While lab-grown meat shows promise for sparing animals from slaughter, wood still comes entirely from trees that are cut down. That may not always be the case, though, as scientists are now working on growing it in a lab, too.
Led by PhD student Ashley Beckwith, researchers at MIT started by extracting live cells from the leaves of a zinnia plant. These were placed in a liquid growth medium, where they started reproducing. The resulting batch of cells was then transferred to a three-dimensional gel matrix, where they continued to proliferate.
The addition of the plant hormones auxin and cytokinin triggered the cells to produce lignin, which is an organic polymer that gives wood its firm consistency. This process allowed the scientists to ultimately grow a small wood-like rigid structure, in the shape of the gel matrix.
Additionally, by varying the levels of the two hormones, it was possible to control how much lignin the cells produced, thus letting the researchers tweak the structural characteristics of the “wood.”
Although the experiments conducted so far have been quite small-scale, it is hoped that the technology may one day allow wooden products such as tables to simply be grown as needed.
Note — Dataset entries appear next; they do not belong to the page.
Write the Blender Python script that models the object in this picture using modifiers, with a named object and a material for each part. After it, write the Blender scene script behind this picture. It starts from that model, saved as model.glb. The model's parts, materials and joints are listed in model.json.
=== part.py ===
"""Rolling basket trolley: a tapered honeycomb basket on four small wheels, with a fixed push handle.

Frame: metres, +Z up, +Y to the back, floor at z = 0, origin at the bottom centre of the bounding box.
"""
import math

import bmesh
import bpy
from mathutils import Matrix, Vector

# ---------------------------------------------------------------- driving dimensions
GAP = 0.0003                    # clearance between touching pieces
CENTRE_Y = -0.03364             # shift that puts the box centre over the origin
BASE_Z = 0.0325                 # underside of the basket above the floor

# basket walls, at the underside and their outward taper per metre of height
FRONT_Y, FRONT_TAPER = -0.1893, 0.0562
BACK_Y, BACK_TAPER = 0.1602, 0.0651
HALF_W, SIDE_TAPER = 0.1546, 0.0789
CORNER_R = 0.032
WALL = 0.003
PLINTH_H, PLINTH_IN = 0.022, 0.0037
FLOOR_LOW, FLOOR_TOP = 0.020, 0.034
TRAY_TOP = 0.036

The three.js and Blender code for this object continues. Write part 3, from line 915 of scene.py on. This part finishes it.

Not only would no trees need to be cut down, transported or processed, but there would also be no need to saw pieces of lumber to length and then screw or glue them together.
The researchers are now investigating the feasibility of scaling the system up for practical use … and there are a lot of factors to be considered.
“One pending question is: How do we translate this success to other plant species?” says Dr. Luis Fernando Velásquez-García, who is overseeing the research. “It would be naive to think we can do the same thing for each species. Maybe they have different control knobs.”
A paper on the study was recently published in the Journal of Cleaner Production.